I have elsewhere written at length about Frank Hills who was working as a manufacturing chemist at Deptford and East Greenwich. In 1839 Frank Hills travelled on one of Walter Hancock's coaches, Automaton, on its inaugural run to Cambridge,  and 'was doubtless taking a lesson in steam carriage construction during the journey'.   When he got back he began to design a steam coach for himself.   This included 'several improvement which .. are stated to have fully realised his most sanguine expectations;.    It was said that he had managed to reduce the weight and to make a boiler 'equal to every exigency'.  He advertised that he was not going to take 'short trips on good suburban roads' but ' roads which .. with peculiar difficulties'.

In 1840 he went on various trips - to Sevenoaks, Tunbridge Wells .. and on the Brighton Road,  He could go up steep hills fully loaded at 12 miles and hour and on the level at 16.....  London Street Greenwich 100 yards in deep  gravel up   Further afield he went to Hastings and back .. 'a delightful trip'.  He travelled along the road we would now recognise as the A21, going through Tunbridge and Sevenoaks.   He could, he said, do the journey 'at half the expense and with double the speed of a stage coach' 

One of the difficulties in making these vehicles was the problem of connection of the driving wheels and machinery while allowing the vehicle to ruin corners. Some of the vehicles - like those designed by Hancock - were in fact three wheelers. In  1833 a Mr. Roberts of Manchester had built a road steam vehicle which he had run around Manchester. It was very successful and included a compensating gear which allowed the vehicle to turn a sharp corner with no problem.   He patented this in 1832. The idea was taken up by a number of other inventors but it was Frank Hills who patented some developments of the idea in 1843.  It has been widely suggested  however that Frank Hills' patent infringed Roberts' rights. (there were many accusations on this sort of issue in other areas directed towards Frank Hills - who died one of the richest men in England).

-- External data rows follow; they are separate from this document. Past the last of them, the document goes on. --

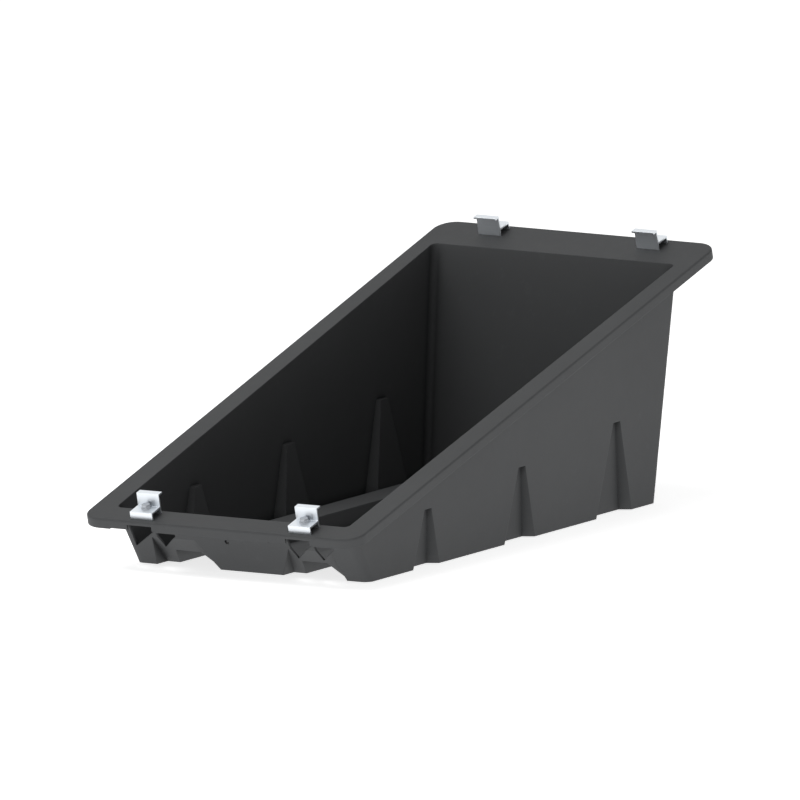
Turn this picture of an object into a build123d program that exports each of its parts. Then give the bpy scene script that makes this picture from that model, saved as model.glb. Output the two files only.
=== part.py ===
"""Solar ballast mount: a one-piece moulded tub that holds ballast and carries a tilted panel.

The tub stands on the ground, its rim flange slopes at the panel's tilt, and an aluminium end
clamp at each of four places on the flange grips the panel's frame. All sizes are millimetres.
X runs across the tub, Y from its low front to its high rear, Z up. The origin is on the ground,
midway across the tub and midway along its footprint.
"""

import os
from math import cos, radians, sin, tan

from build123d import *

# Panel that the mount is made for
PANEL_TILT = 15.0  # slope of the rim flange and of the panel on it, degrees
PANEL_WIDTH = 1134.0  # frame size along the slope, from clamp to clamp
PANEL_THICKNESS = 30.0  # frame height, gripped under the clamp's finger

# Tub footprint and walls
FOOT_WIDTH = 424.0  # footprint across the tub
FOOT_SHORTFALL = 202.0  # footprint's length less than the panel's width
WALL = 4.5  # moulded wall thickness
SIDE_DRAFT = 2.0  # outward lean of each side wall, degrees
REAR_DRAFT = 7.5  # outward lean of the rear wall, degrees
FRONT_LEAN = 36.0  # forward lean of the front wall, degrees
CORNER_RADIUS = 14.0  # upright corners of the tub

# Rim flange, laid out on the sloping deck
DECK_FRONT_HEIGHT = 85.0  # top of the flange at its front edge
FLANGE_WIDTH = 504.0
FLANGE_MARGIN = 42.0  # flange beyond the panel frame at front and rear
FLANGE_FRONT_REACH = 113.0  # flange front edge ahead of the footprint
FLANGE_THICKNESS = 4.5
FLANGE_RADIUS = 34.0
SKIRT_DEPTH = 16.0  # downturned edge of the flange, from the deck
SKIRT_THICKNESS = 4.0
SKIRT_NOTCH_WIDTH = 44.0  # gap in the skirt at each clamp, for reaching the nut
SKIRT_NOTCH_TOP = 6.5  # top of that gap below the deck
RIM_ROUND = 3.0  # rounded top edge of the flange

# Tapering side grooves that stiffen the walls: centre from the front of the footprint, and width
# at the ground, each as a share of the footprint's length
SIDE_GROOVES = ((0.2, 0.09), (0.524, 0.105), (0.851, 0.122))
GROOVE_DEPTH = 18.0
GROOVE_FLARE = 29.0  # spread of each flank from square to the wall, degrees
GROOVE_TAPER = 15.0  # lean of each flank toward the groove's middle, degrees
GROOVE_END_HALF = 7.0  # half the floor's width where the groove ends, and its depth there

# Underside: two recesses in the front wall, each leading into a drainage channel
RECESS_INNER = 57.0  # recess side next to the centre block, from the middle, at the ground
RECESS_OUTER = 173.0  # recess side next to the outer foot, at the ground
RECESS_DEPTH = 34.0  # step back from the front wall at the ground
RECESS_HEIGHT = 50.0  # the recess runs out into the front wall here
RECESS_INNER_LEAN = 30.0  # slope of the recess side next to the centre block, degrees
RECESS_OUTER_LEAN = 12.0  # slope of the recess side next to the outer foot, degrees
CHANNEL_INNER = 80.0  # channel sides, from the middle, at the ground
CHANNEL_OUTER = 150.0
CHANNEL_HEIGHT = 26.0
CHANNEL_LEAN = 25.0  # slope of each channel side, degrees

# Openings in the front wall
WINDOW_BAR = 4.0  # upright bar between the two windows under a clamp
WINDOW_BAR_OFFSET = -10.0  # middle of the bar from the clamp's middle
WINDOW_BASE = 31.0  # height of the lower tip of each window
WINDOW_TOP = 71.0
WIDE_WINDOW = 42.0  # reach of the window on the far side of the bar
SMALL_WINDOW = 34.0  # reach of the other window
WINDOW_SLOPE = 34.0  # rise of the slanting edge of each window, degrees
CORD_HOLE = 7.5  # small hole in the front wall
CORD_HOLE_X = -25.0
CORD_HOLE_HEIGHT = 52.0

# Panel clamps
CLAMP_SPACING = 288.0  # between the two clamps of one edge
CLAMP_WIDTH = 40.0
CLAMP_REACH = 31.0  # base of the clamp, from its front lip to the frame
CLAMP_BASE_HEIGHT = 12.0
CLAMP_SHEET = 3.0  # wall of the extruded profile
CLAMP_FINGER = 9.0  # overlap on the frame
BOLT_SETBACK = 12.5  # bolt axis in front of the frame

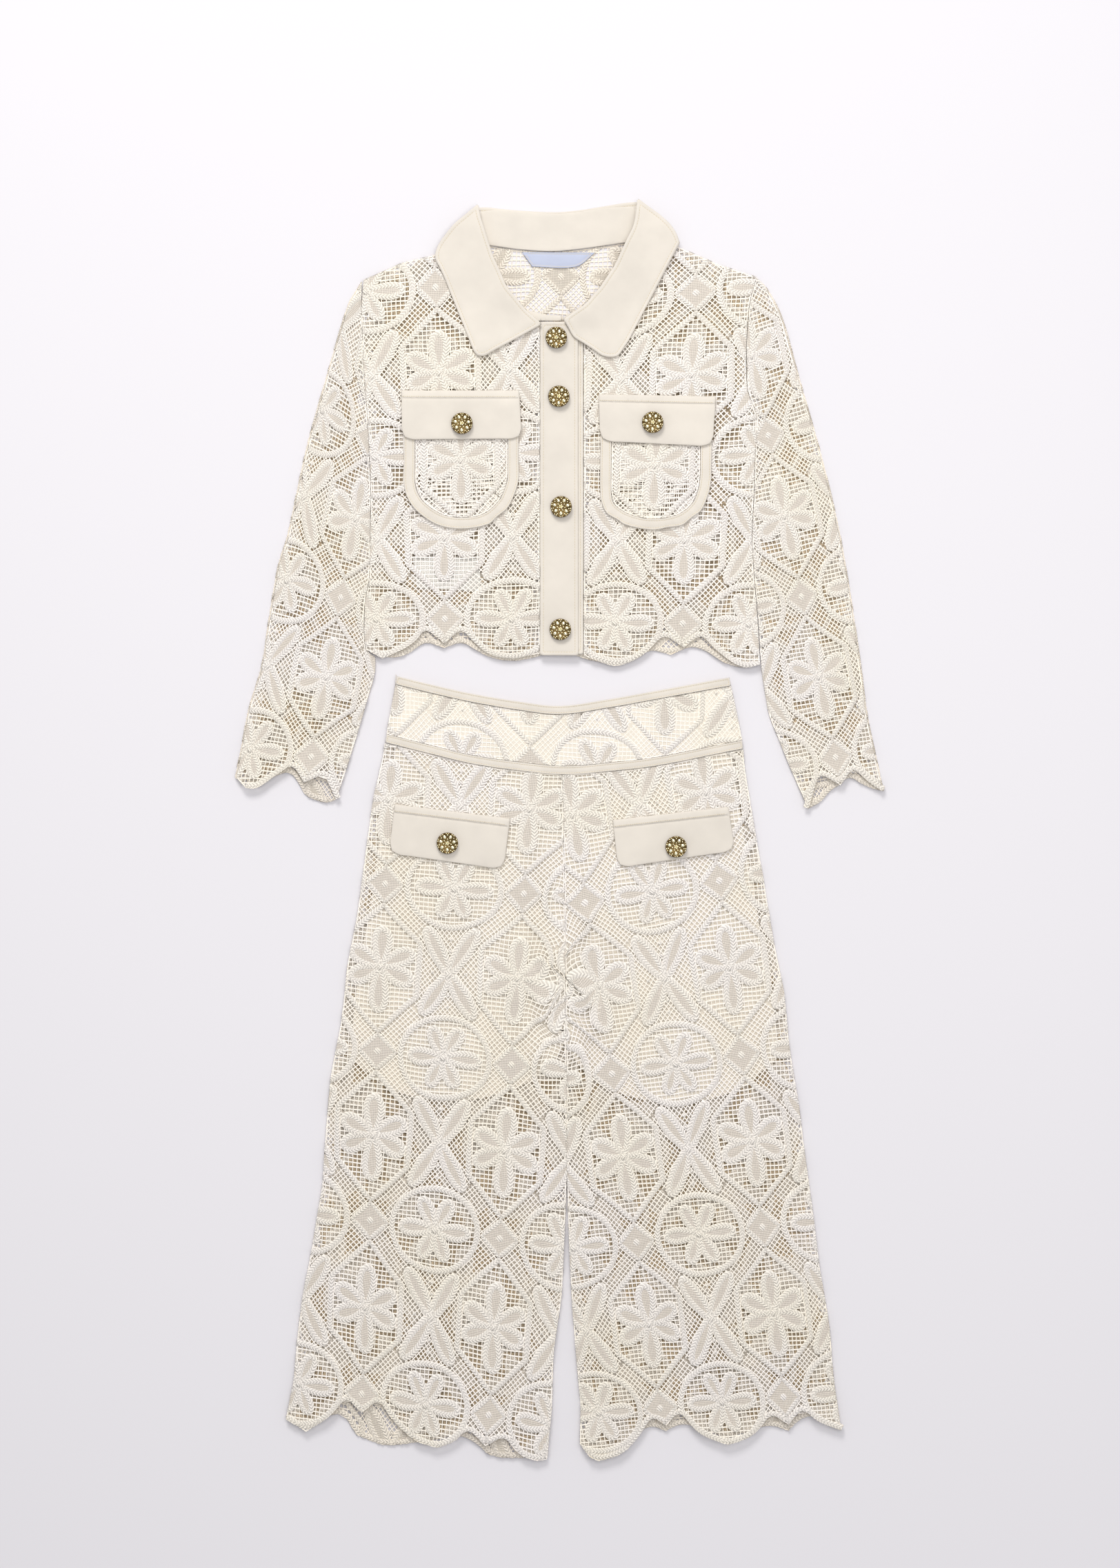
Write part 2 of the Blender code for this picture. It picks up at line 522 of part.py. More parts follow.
for side, pouch, flap, grid in (("right", POUCH_R, FLAP_R, (-100.2, 252.0, 118.0, -1.0, -1.6, 145.0)),
                                ("left", POUCH_L, FLAP_L, (110.8, 252.0, 117.0, -1.6, 4.0, 142.0))):
    front = "jacket_front_" + side
    on_panel = over([front], 0.4, 2.0, front_high)
    net, hole = shrunk(pouch, 9.6 + SEAM), shrunk(pouch, 9.6)
    for line in (net, hole):
        line[0], line[-1] = (line[0][0], pouch[0][1]), (line[-1][0], pouch[-1][1])
    solid("chest_pouch_" + side,
          [plate(dense(net, 16), on_panel, lambda x, y: on_panel(x, y) + 1.4, step=20, grid=grid,
                 covered=[shrunk(flap, -2.0)])])
    ring = pouch + hole[::-1]
    solid("chest_binding_" + side, [plate(dense(ring, 14), on_panel, lambda x, y: on_panel(x, y) + 1.9, step=24)],
          colour=CREAM)
    draped = over([front, "chest_pouch_" + side, "chest_binding_" + side], 0.8, 5.0, front_high)
    (ax, ay), (bx, by) = flap[0], flap[-1]
    row = [(ax + (bx - ax) * k / 10, ay + (by - ay) * k / 10 - 4.6) for k in range(11)]
    solid("chest_flap_" + side,
          [plate(dense(flap, 11), draped, lambda x, y: draped(x, y) + 1.9 - 0.6 * (1.0 - rise(away(x, y, flap[1:-1]), 2.0)),
                 step=9, ring=row)], colour=CREAM)

# Collar

wing_r, wing_l = dense(WING_R, 14), dense(WING_L, 14)
fall = TURN_R[:-1] + TOP_BACK[:-1] + TURN_L[:-1] + [(102.0, 516.6), (101.0, 510.6), (90.4, 514.7), (58.1, 510.6),
                                                    (2.4, 503.4), (-27.6, 504.0), (-61.3, 508.2), (-91.0, 512.9),
                                                    (-103.2, 503.6)]
fall = dense(fall, 14)
share_r = {p for p in fall if p in wing_r and away(p[0], p[1], TURN_R) < 0.01}
share_l = {p for p in fall if p in wing_l and away(p[0], p[1], TURN_L) < 0.01}


def tuck(p):
    """Into the fold at either side of the neck."""
    k = 0.5 if p in (TURN_R[0], TURN_L[-1]) else 1.0
    if p in share_r:
        return p[0] + 1.5 * k, p[1] - 1.1 * k
    if p in share_l:
        return p[0] - 1.5 * k, p[1] - 1.1 * k
    return p


stand_back = [(x, y + 0.5) for x, y in NECK_BACK] + [(66.4, 542.0)] + [(x, y - 1.6) for x, y in TOP_BACK[::-1][1:-1]] \
    + [(-69.8, 537.6)]
stand_back[0], stand_back[5] = STAND_R[0], STAND_L[0]
stand_b, stand_r, stand_l = dense(stand_back, 14), dense(STAND_R, 14), dense(STAND_L, 14)
side_r = {p for p in stand_b if p in stand_r}
side_l = {p for p in stand_b if p in stand_l}


def tuck_stand(p):
    if p in side_r:
        return p[0] + 1.5, p[1] - 0.8
    if p in side_l:
        return p[0] - 1.5, p[1] - 0.8
    return p


solid("collar_stand",
      [plate(stand_r, stand_low, lambda x, y: stand_low(x, y) + 1.3, step=16, shrink=tuck_stand),
       plate(stand_l, stand_low, lambda x, y: stand_low(x, y) + 1.3, step=16, shrink=tuck_stand),
       plate(stand_b, lambda x, y: 1.8, lambda x, y: 3.1, step=24, shrink=tuck_stand, under=True)],
      [(0, 2, side_r), (1, 2, side_l)], colour=CREAM)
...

In his booklet on steam carriages Mr. Kidner has pointed out that there are two 'contradictory engravings' of Hills' carriages. As he says 'no single items agree.. One is a sporting looking phaeton. The other a cumbersome double brougham'    A picture, drawn by an unknown artist and in the possession of the Hills family, shows the latter in action.  Mr. Kidner goes on to quote an account in Mechanics Magazine of a factory visit undertaken in 1839 and speculates that this is to wherever Hills carriages were being built. This visitor saw two carriages there - one to seat 15 and the other 20.  It is however possible that Beale's factory in Greenwich was producing steam cars for both Maceroni and Hills in this period.

The General Steam Carriage Company was formed to exploit Frank Hills' patents - although how much this has in common with the 'Common Steam Carriage Company' mentioned above is a mater for speculation.   The new company claimed that Hills design was 'the most perfect now known in England'  The vehicle was taken out on more trips - this time on more dangerous and difficult roads.   He went to Hastings, and back, 128 miles in a day - half the time it took a stage coach.   They went 'up and down the hills about Blackheath, Bromley and neighbour..... on the Hastings Road as far as Tunbridge band back ' Hills boasted of difficult hills he went up 'Quarry Hill rises 1 in 13, River Hill - said by coachmen to be the worst hill in the county, rises 1 in 12.   Hills claimed to do them all.  He claimed that passengers COULD BE Conveyed in this way at half the cost and double the speed of stage coaches.

Alexander Gordon said that this was not all strictly true. He said that there had been collisions on bad roads . Frank Hills protested that the only problem was with taking in muddy water .  Gordon went on to point out that if these vehicles were to undertake regular and reliable services then they needed to demonstrate that they could do it. Why they publicise, he asked, when ever they' 'ascended a hill' or went over a 'newly gravelled road' or met with one of the 'collisions so natural on common roads'. This might have perhaps been remarkable when Samuel Brown  went up over Shooters Hill but 15 years later in 1840 vehicles should be able to cope.   If Mr. Beale and Mr. Hills had these wonderful cars - then, asked Alexander Gordon, were they not running regular services in them?  

Frank Hills replied that he had met with no problems or 'derangement's' on his trips around Kent - well only once, there had been some problem with muddy water, but that had only stopped them a few times  ... missing Alexander Gordon's point, that he had been up all the hills in Seveoaks and Tunbridge Wells with no problems at all.     Beale also protested at what Alexander Gordon had said - he had been that day to Footscray at 20 miles and hour and in London Street, Greenwich they had been over a hundred yards in 'deep loose gravel.,. all up hill'  It is difficult to imagine this because London Street, Greenwich' - today's Greenwich High road is completely flat. Were there hills on it a hundred and fifty years ago?